Pierre Barthélémy

Appelons-le Monsieur X. Agé de 66 ans, il se présente un jour dans un hôpital danois, pour soumettre aux médecins un petit problème intime. Depuis deux mois, à chaque fois que cet homme a un orgasme en faisant l’amour, il devient subitement aveugle de l’œil gauche, tout en continuant à y voir de l’autre côté. La cécité disparaît spontanément au bout de quelques minutes. Elle ne survient pas lorsque Monsieur X fait un exercice physique d’un autre genre, même intense.

Ce patient aux symptômes pour le moins singuliers fume un paquet de cigarettes par jour depuis un quart de siècle mais n’a aucun problème de santé, ne consomme pas de substances illicites, n’est pas alcoolique et ne prend aucun médicament. Il n’y a pas non plus d’antécédent de maladie cardio-vasculaire dans sa famille. Les examens ophtalmologiques, neurologiques et cardiaques préliminaires sont tous normaux. Euh, on sait bien que l’amour rend aveugle mais ce n’est pas vraiment une explication satisfaisante à ce phénomène étrange… Y a-t-il un docteur House dans la salle pour le diagnostic ?

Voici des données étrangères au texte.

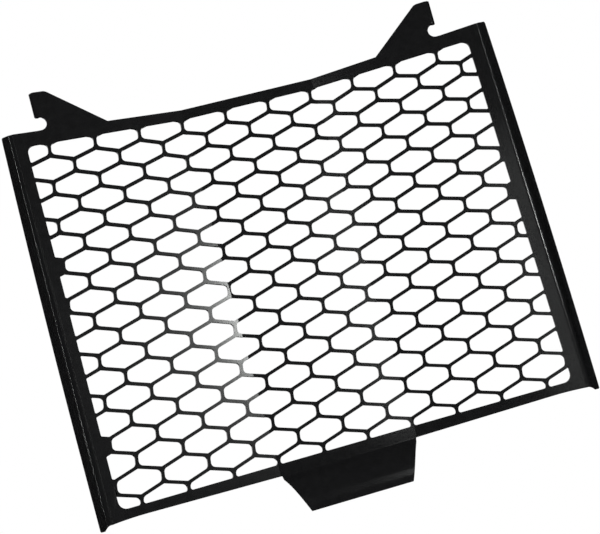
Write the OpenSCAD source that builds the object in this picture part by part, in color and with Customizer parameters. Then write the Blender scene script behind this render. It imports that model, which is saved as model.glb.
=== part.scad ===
// Radiator guard for a motorcycle: one folded aluminium sheet with a honeycomb mesh.
// The origin is the middle of the left hook's bolt slot. x runs across the width, z is up and the
// front faces -y. The modules draw from the middle of the centre panel's front face.
// Both wings lean forward, the side lips and the hook flanges are turned back, the bottom tab rolls forward.

/* [Sheet] */
// Sheet thickness
sheet_t = 1.5; // [1:0.1:2.5]
// Inner radius of every fold
fold_r = 1; // [0.6:0.2:2]
// Width of the centre panel, bend to bend
centre_w = 64.2; // [50:0.2:80]
// Height of the centre panel
panel_h = 176.7; // [140:0.1:210]
// Width of the left wing, bend to lip fold, at half height
left_w = 77.3; // [68:0.1:95]
// Width of the right wing, bend to lip fold, at half height
right_w = 80.8; // [68:0.1:95]
// Forward lean of the wings
wing_angle = 11.5; // [4:0.5:20]
// Rise of the wings' top edges
edge_rise = 1.5; // [0:0.1:3]
// Rise of the wings' bottom edges
bottom_rise = 1.0; // [0:0.1:1.4]
// Outward lean of the left lip fold
left_taper = 0.6; // [0:0.1:2]
// Outward lean of the right lip fold
right_taper = 1.0; // [0:0.1:2]

/* [Mesh] */
// Distance between neighbouring cells of a row
cell_pitch = 21; // [17:0.5:27]
// Distance between rows
row_pitch = 9.05; // [7.5:0.05:12]
// Sideways shift of each row against the half step, upward
row_shift = 1.06; // [0:0.02:2]
// Width of the webs
web = 1.5; // [0.9:0.1:2]
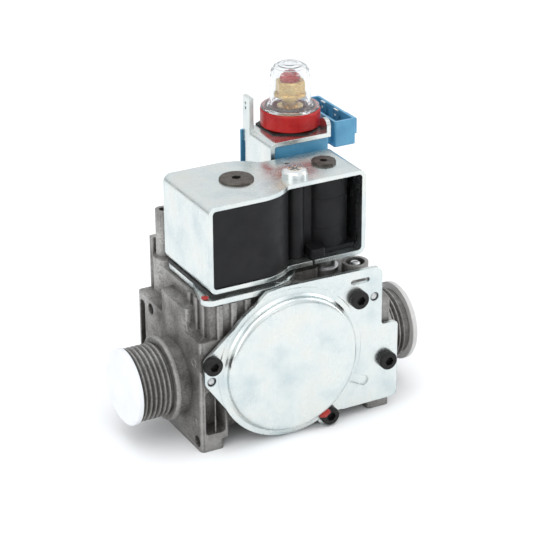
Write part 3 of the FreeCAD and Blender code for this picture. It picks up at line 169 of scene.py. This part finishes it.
class Shader:
    """A node material under construction, with object coordinates in metres."""

    def __init__(self, name):
        self.material = bpy.data.materials.new(name)
        self.material.use_nodes = True
        self.tree = self.material.node_tree
        self.bsdf = self.tree.nodes["Principled BSDF"]
        self.coord = self.tree.nodes.new("ShaderNodeTexCoord").outputs["Object"]

    def add(self, kind, **values):
        made = self.tree.nodes.new(kind)
        for key, value in values.items():
            setattr(made, key, value)
        return made

    def link(self, source, target):
        self.tree.links.new(source, target)

    def set(self, **values):
        for key, value in values.items():
            self.bsdf.inputs[key.replace("_", " ")].default_value = value

    def stretched(self, scale):
        mapping = self.add("ShaderNodeMapping")
        self.link(self.coord, mapping.inputs["Vector"])
        mapping.inputs["Scale"].default_value = scale
        return mapping.outputs["Vector"]

    def noise(self, size_mm, detail=4.0, stretch=(1, 1, 1)):
        made = self.add("ShaderNodeTexNoise")
        made.inputs["Scale"].default_value = 1.0 / (size_mm * MM)
        made.inputs["Detail"].default_value = detail
        self.link(self.stretched(stretch), made.inputs["Vector"])
        return made.outputs["Fac"]

    def cells(self, size_mm):
        made = self.add("ShaderNodeTexVoronoi")
        made.inputs["Scale"].default_value = 1.0 / (size_mm * MM)
        self.link(self.coord, made.inputs["Vector"])
        return made

    def spread(self, value, low, high, start=0.3, end=0.7):
        made = self.add("ShaderNodeMapRange")
        self.link(value, made.inputs["Value"])
        for key, number in (("From Min", start), ("From Max", end), ("To Min", low), ("To Max", high)):
            made.inputs[key].default_value = number
        return made.outputs["Result"]

    def ramp(self, value, colours, start=0.3, end=0.7):
        made = self.add("ShaderNodeValToRGB")
        self.link(value, made.inputs["Fac"])
        stops = made.color_ramp.elements
        stops[0].position = start
        stops[1].position = end
        stops[0].color = colours[0]
        stops[1].color = colours[-1]
        for index, colour in enumerate(colours[1:-1], 1):
            middle = stops.new(start + (end - start) * index / (len(colours) - 1))
            middle.color = colour
        return made.outputs["Color"]

    def mix(self, amount, first, second, blend="MIX"):
        made = self.add("ShaderNodeMix", data_type="RGBA", blend_type=blend)
        if isinstance(amount, float):
            made.inputs["Factor"].default_value = amount
        else:
            self.link(amount, made.inputs["Factor"])
        for source, target in ((first, made.inputs["A"]), (second, made.inputs["B"])):
            if isinstance(source, tuple):
                target.default_value = source
            else:
                self.link(source, target)
        return made.outputs["Result"]

    def open_to_air(self, reach_mm):
        """1 on open faces, falling towards 0 in crevices."""
        made = self.add("ShaderNodeAmbientOcclusion", samples=8)
        made.inputs["Distance"].default_value = reach_mm * MM
        return made.outputs["AO"]

    def soft_edges(self, radius_mm):
        made = self.add("ShaderNodeBevel", samples=4)
        made.inputs["Radius"].default_value = radius_mm * MM
        return made.outputs["Normal"]

    def bump(self, height, depth_mm, normal=None, strength=1.0):
        made = self.add("ShaderNodeBump")
        made.inputs["Strength"].default_value = strength
        made.inputs["Distance"].default_value = depth_mm * MM
        self.link(height, made.inputs["Height"])
        if normal is not None:
            self.link(normal, made.inputs["Normal"])
        return made.outputs["Normal"]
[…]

En fait, après quelques analyses, les médecins danois vont se forger une petite idée de ce qui cause cette cécité passagère. Monsieur X a du cholestérol et, surtout, des problèmes au niveau de ses carotides internes. A droite, le sang ne passe plus et, à gauche, l’artère est bouchée à 50 %, une sténose mise en évidence par une échographie et confirmée par une angiographie par résonance magnétique. Heureusement pour lui, on peut très bien vivre avec une carotide bouchée, si les autres axes de circulation sanguine (qui alimentent le cerveau, le tympan et l’œil) compensent, ce qui est visiblement le cas de Monsieur X sur son côté droit. Côté gauche, en revanche, la roue de secours artérielle n’est sans doute pas aussi efficace, ce qui explique les incidents dont le patient est victime.

Comme l’ont écrit les médecins de monsieur X dans l’étude de cas qu’ils lui ont consacrée, publiée en 2009 dans le British Journal of Ophtalmology, “la réponse physiologique à l’activité sexuelle inclut une augmentation de l’activité du système nerveux sympathique, du rythme cardiaque et de la pression artérielle”. Si, au rétrécissement des vaisseaux sanguins advenant lors de l’orgasme, on ajoute une carotide gauche déjà à moitié bouchée et un système de “dérivation” moyennement efficace, on obtient l’arrêt de l’irrigation de l’œil et une perte momentanée de la vision. Celle-ci revient aussitôt que la vanne artérielle se rouvre, au moment du relâchement postcoïtal.

Monsieur X est donc reparti chez lui avec une ordonnance pour un vasodilatateur. Au bout de deux semaines, les symptômes ont disparu. A toute chose malheur est bon puisque ces accidents finalement sans conséquence l’ont alerté sur l’état calamiteux de ses carotides.